Martin had built his life back up, from living on, what had once been his pleasure boat, he had bought and renovated this tanker into a swish bachelor pad, using his skills as a builder and architect. Now he owned a portfolio of properties. He spoke proudly of being a ‘Bargee’, a river gypsy but I could see why maybe he didn’t blend with the other boat owners.

He was moving the boat in a few weeks to Rochester Bridge, to an upmarket marina where, he hoped, his face would fit better. Here he hoped to bring together his experience of property development and on board living to convince the council to take seriously his vision of building a series of houseboats which turned with the tide, offering ever changing views of the river. These boats could provide affordable accommodation for people in a natural setting.

“But you need to change people’s mindsets,” he said. “They see houseboat owners as the rougher end of society, they think we make the river look scruffy, but all I see is new waterfront developments stripping all the character and community from the river and building ugly concrete walls. I want to make people see that they need to support the bargee’s and their way of life.”
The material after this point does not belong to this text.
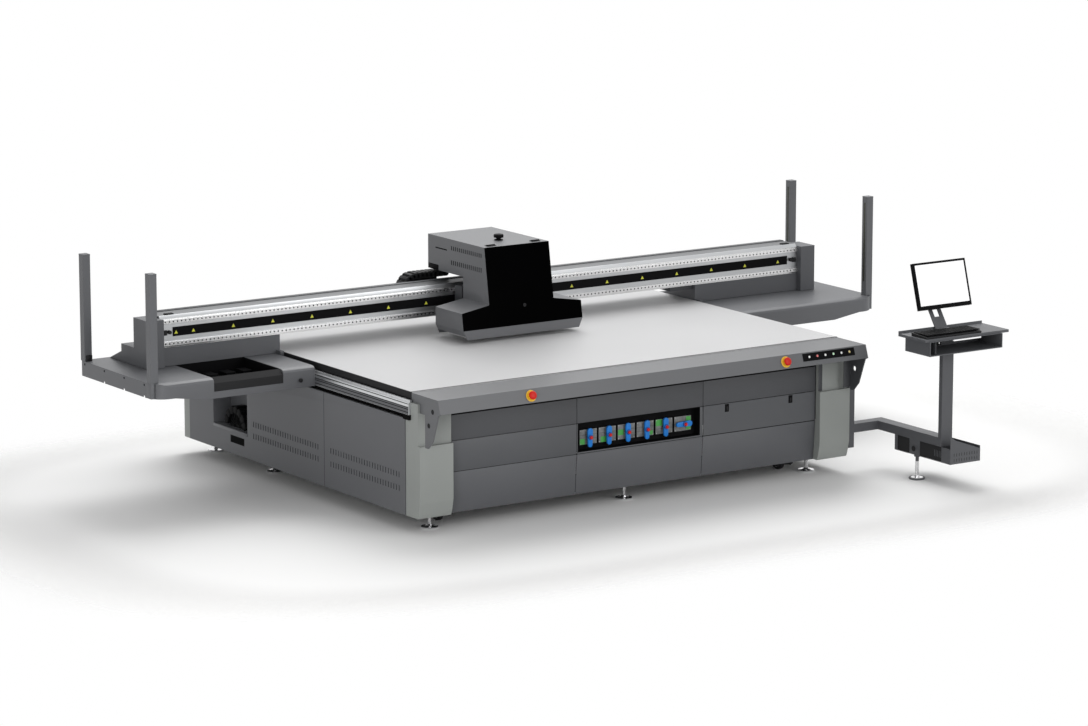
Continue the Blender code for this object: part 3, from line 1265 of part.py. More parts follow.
def pc_tray():
    """The computer's tray under the arm: open towards the mast, with a raised plate at its front."""
    right, left = TRAY_RIGHT, ARM_X
    top = ARM_BOTTOM - FIT
    lap = TRAY_FRONT + SHEET / 2
    tray = block("pc_tray", (left, lap, TRAY_FLOOR), (right, TRAY_BACK, top), SLATE)
    cut(tray, block("pc_room", (left - 0.01, lap - 0.01, TRAY_FLOOR + SHEET),
                    (right - SHEET, TRAY_BACK - SHEET, top + 0.01)))
    for number, (y0, y1) in enumerate(((TRAY_BACK - TRAY_STRIP, TRAY_BACK - SHEET / 2),
                                       (lap, ARM_FRONT - TRAY_PLAY))):
        join(tray, block(f"tray_side_{number}", (left, y0, TRAY_FLOOR + SHEET / 2),
                         (left + SHEET, y1, top)))
    plate = [(left, TRAY_FLOOR), (right, TRAY_FLOOR), (right, TRAY_LOW_Z),
             (left + ARM_WIDTH / 2, TRAY_HIGH_Z - 0.03), (left, TRAY_HIGH_Z)]
    join(tray, prism("tray_front_plate", plate, "y", TRAY_FRONT, TRAY_FRONT + SHEET))
    cut(tray, block("foot_notch", (left - 0.01, BLOCK_FRONT - TRAY_PLAY, TRAY_FLOOR - 0.01),
                    (left + BLOCK_WIDTH + TRAY_PLAY, BLOCK_BACK + TRAY_PLAY, top + 0.01)))


def desk():
    """The desk: a top with a lip along its back, over an open-fronted bin."""
    top = block("desk", (DESK_LEFT, DESK_FRONT, DESK_TOP - DESK_PLATE), (DESK_RIGHT, DESK_BACK, DESK_TOP),
                SLATE)
    lip = block("desk_lip", (DESK_LEFT, DESK_BACK - BIN_WALL, DESK_TOP - 0.001),
                (DESK_RIGHT, DESK_BACK, DESK_TOP + DESK_LIP))
    bin_top = DESK_TOP - DESK_PLATE
    box = block("desk_bin", (BIN_LEFT, BIN_FRONT, BIN_BOTTOM), (BIN_RIGHT, BIN_BACK, bin_top + 0.001))
    join(top, lip, box)
    cut(top, block("bin_room", (BIN_LEFT + BIN_WALL, BIN_FRONT - 0.1, BIN_BOTTOM + BIN_WALL),
                   (BIN_RIGHT - BIN_WALL, BIN_BACK - BIN_WALL, bin_top)))


def keyboard():
    """The keyboard: a low wedge lying on the desk."""
    width, depth, height = KEYBOARD
    y0, z0 = KEYBOARD_FRONT, DESK_TOP + FIT
    outline = [(y0, z0), (y0 + depth, z0), (y0 + depth, z0 + height), (y0 + 0.01, z0 + height * 0.6),
               (y0, z0 + height * 0.4)]
    prism("keyboard", outline, "x", KEYBOARD_LEFT, KEYBOARD_LEFT + width, BLACK)


def neck_line(offset):
    """The leaning neck's faces, offset from its middle plane, foot to top."""
    foot_point = Vector((NECK_FOOT_Y, DESK_TOP + FIT))
    top_point = Vector((NECK_TOP_Y, NECK_TOP_Z))
    along = (top_point - foot_point).normalized()
    across = Vector((along.y, -along.x)) * offset
    return foot_point + across, top_point + across


def monitor_neck():
    """The monitor's leaning neck on its foot plate, with a window and the tilt barrel on top."""
    middle = SCREEN_LEFT + SCREEN_WIDTH / 2 - NECK_ASIDE
    x0, x1 = middle - NECK_WIDTH / 2, middle + NECK_WIDTH / 2
    back_low, back_high = neck_line(NECK_THICK / 2)
    front_low, front_high = neck_line(-NECK_THICK / 2)
    foot_z = DESK_TOP + FIT
    neck = prism("monitor_neck", [tuple(back_low), tuple(back_high), tuple(front_high), tuple(front_low)],
                 "x", x0, x1, SLATE, origin=(0, 0, 0))
    plate = block("neck_foot", (x0, NECK_FOOT_Y - NECK_FOOT_DEPTH, foot_z),
                  (x1, DESK_BACK - BIN_WALL - FIT, foot_z + NECK_FOOT_H))
    barrel = rod("neck_barrel", TILT_R, (x0 + TILT_EAR, NECK_TOP_Y, NECK_TOP_Z),
                 (x1 - TILT_EAR, NECK_TOP_Y, NECK_TOP_Z), sides=20)
    trim = block("neck_level", (x0 - 0.01, NECK_FOOT_Y - 0.1, foot_z - 0.05), (x1 + 0.01, 0, foot_z))
    for number, (u0, u1) in enumerate(((x0 - 0.01, x0 + TILT_EAR), (x1 - TILT_EAR, x1 + 0.01))):
        cut(neck, block(f"ear_room_{number}", (u0, NECK_FOOT_Y, NECK_TOP_Z - NECK_NOTCH),
                        (u1, 0, NECK_TOP_Z + 0.1)))
    join(neck, plate, barrel)
    cut(neck, trim)
    hole_z = DESK_TOP + (NECK_TOP_Z - DESK_TOP) * 0.52
    cut(neck, block("neck_window", (middle - 0.022, -1, hole_z - 0.022), (middle + 0.022, 0, hole_z + 0.022)))


def monitor():
    """The screen, leaning back, with the two ears that ride on the neck's tilt barrel."""
    hinge = empty("tilt_axis", (SCREEN_LEFT + SCREEN_WIDTH / 2 - NECK_ASIDE, NECK_TOP_Y, NECK_TOP_Z), MACHINE)
    axis = origin_of(hinge)
    lean = Vector((math.sin(SCREEN_LEAN), math.cos(SCREEN_LEAN)))
    back = Vector((math.cos(SCREEN_LEAN), -math.sin(SCREEN_LEAN))) * SCREEN_THICK
    corner = Vector((SCREEN_FOOT_Y, SCREEN_FOOT_Z))
    outline = [corner, corner + back, corner + back + lean * SCREEN_HEIGHT, corner + lean * SCREEN_HEIGHT]
    screen = prism("monitor", [tuple(p) for p in outline], "x", SCREEN_LEFT, SCREEN_LEFT + SCREEN_WIDTH,
                   BLACK, origin=axis, parent=hinge)
    inside = NECK_WIDTH / 2 - TILT_EAR + TILT_PLAY
    near = corner + back * 0.9 + lean * SCREEN_HEIGHT * 0.10
    far = corner + back * 0.9 + lean * SCREEN_HEIGHT * 0.34
    for sign in (-1, 1):
        x0, x1 = sorted((axis.x + sign * inside, axis.x + sign * NECK_WIDTH / 2))
        arm = [tuple(near), (axis.y, axis.z - TILT_R), (axis.y + TILT_R, axis.z),
               (axis.y, axis.z + TILT_R), tuple(far)]
        join(screen, prism(f"tilt_ear_{sign + 1}", arm, "x", x0, x1, parent=hinge))


# ---------------------------------------------------------------- build

base_frame()
for hand in ("left", "right"):
    corner_column(hand)
    front_caster(hand)
    wheel("caster_wheel_rear_" + hand, CASTER_X if hand == "left" else mirror_x(CASTER_X),
          CASTER_BACK_Y, MACHINE)
    side_rail(hand)
    wing(hand)
front_panels()
access_door()
side_panels()
side_chain()
rear_panel()
vacuum_bed()
valve_panel()
for count, valve_x in enumerate(valve_xs(), start=1):
    valve_handle(count, valve_x, turned=count == VALVE_COUNT)
vacuum_manifold()
console()
button_plate()
for count, lamp_colour in enumerate((WHITE, RED, WHITE, GREEN, WHITE, AMBER), start=1):
    push_button(count, lamp_colour)
for hand, stop_x in zip(("left", "right"), ESTOP_X):
    emergency_stop(hand, stop_x)
capping_tray()
posts()
gantry()
stand_frame()
pc_tray()
desk()
keyboard()
monitor_neck()
monitor()
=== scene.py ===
# %% [markdown]
# # A flatbed UV printer
#
# This lesson dresses a finished mechanical model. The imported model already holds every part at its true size,
# so each cell below only adds finishes, rounded edges and small fittings. Positions are read from the
# model's own boxes, so nothing has to be lined up by eye.

# %% Load the frame
import json
import math

import bmesh
import bpy
from mathutils import Matrix, Vector


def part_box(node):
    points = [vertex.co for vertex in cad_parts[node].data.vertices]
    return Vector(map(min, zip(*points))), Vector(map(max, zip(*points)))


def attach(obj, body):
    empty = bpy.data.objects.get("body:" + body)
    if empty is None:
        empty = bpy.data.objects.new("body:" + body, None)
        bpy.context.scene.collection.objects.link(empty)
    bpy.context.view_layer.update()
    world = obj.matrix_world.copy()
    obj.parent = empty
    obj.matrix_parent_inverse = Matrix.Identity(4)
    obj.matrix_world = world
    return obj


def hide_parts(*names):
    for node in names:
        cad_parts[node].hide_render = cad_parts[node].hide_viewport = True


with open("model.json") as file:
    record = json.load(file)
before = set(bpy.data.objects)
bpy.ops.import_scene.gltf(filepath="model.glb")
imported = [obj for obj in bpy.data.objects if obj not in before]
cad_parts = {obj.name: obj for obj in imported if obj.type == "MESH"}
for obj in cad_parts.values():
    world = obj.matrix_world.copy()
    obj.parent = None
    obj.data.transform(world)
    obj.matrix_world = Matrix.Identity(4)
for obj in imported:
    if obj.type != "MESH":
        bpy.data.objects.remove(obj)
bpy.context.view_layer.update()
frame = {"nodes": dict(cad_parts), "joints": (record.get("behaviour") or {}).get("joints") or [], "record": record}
record = frame["record"]
home = {node: body for body, members in record["behaviour"]["bodies"].items() for node in members}

# %% [markdown]
# ## A ruler for the machine
#
# The cabinet is easiest to describe from its own corner: x from the outer face of the left side cover, y from
# the front of the corner columns, z from the floor. The function below turns such a place into the
# model's frame. It is anchored on two parts, so it follows them if the model moves.

# %% Measure from the cabinet's corner
corner_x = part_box("side_panel_left")[0].x
corner_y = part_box("corner_column_left")[0].y
cabinet_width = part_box("side_panel_right")[1].x - corner_x


def at(x, y, z):
    """A place given from the cabinet's front left corner, in the frame."""
    return Vector((corner_x + x, corner_y + y, z))


def from_left(x):
    """A distance from the cabinet's left side, as an x in the frame."""
    return at(x, 0, 0).x


def from_front(y):
    """A distance from the cabinet's front, as a y in the frame."""
    return at(0, y, 0).y


def mirrored(x):
    """The same distance from the cabinet's right side."""
    return cabinet_width - x


print("cabinet", round(cabinet_width, 3), "m wide")

# %% [markdown]
# ## The camera
#
# A long lens far away flattens the perspective, which keeps the gantry's long lines almost parallel, as a
# catalogue shows a machine. An orthographic camera would make them fully parallel, which looks like a drawing.
# The camera stands to the front left, a little above the top of the machine.

# %% Set the camera
LENS_MM = 141.7
SENSOR_MM = 36.0
CAMERA_TILT = math.radians(78.893)
CAMERA_TURN = math.radians(-33.626)
eye = at(-13.853, -22.240, 6.263)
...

Martin was being positive about the move, he needed to change, to maybe sell the boat and create something new but, as he looked out of his windows across the expanse of the estuary and spoke of his love for this every changing landscape, he suddenly said “I’m going to have boats 6 foot away from me on either side in Rochester.”

Martin spoke of the river as one community, a community which ended at the shoreline and, as we walked back down the gangplanks to the car park, other boatowners, emerged, swathed in waterproofs and offered him help with acquiring the tugs he would need to help move the boat. There was community spirit here but it was still a community where one man’s mean spirit and inverted snobbery could drive another away from his home.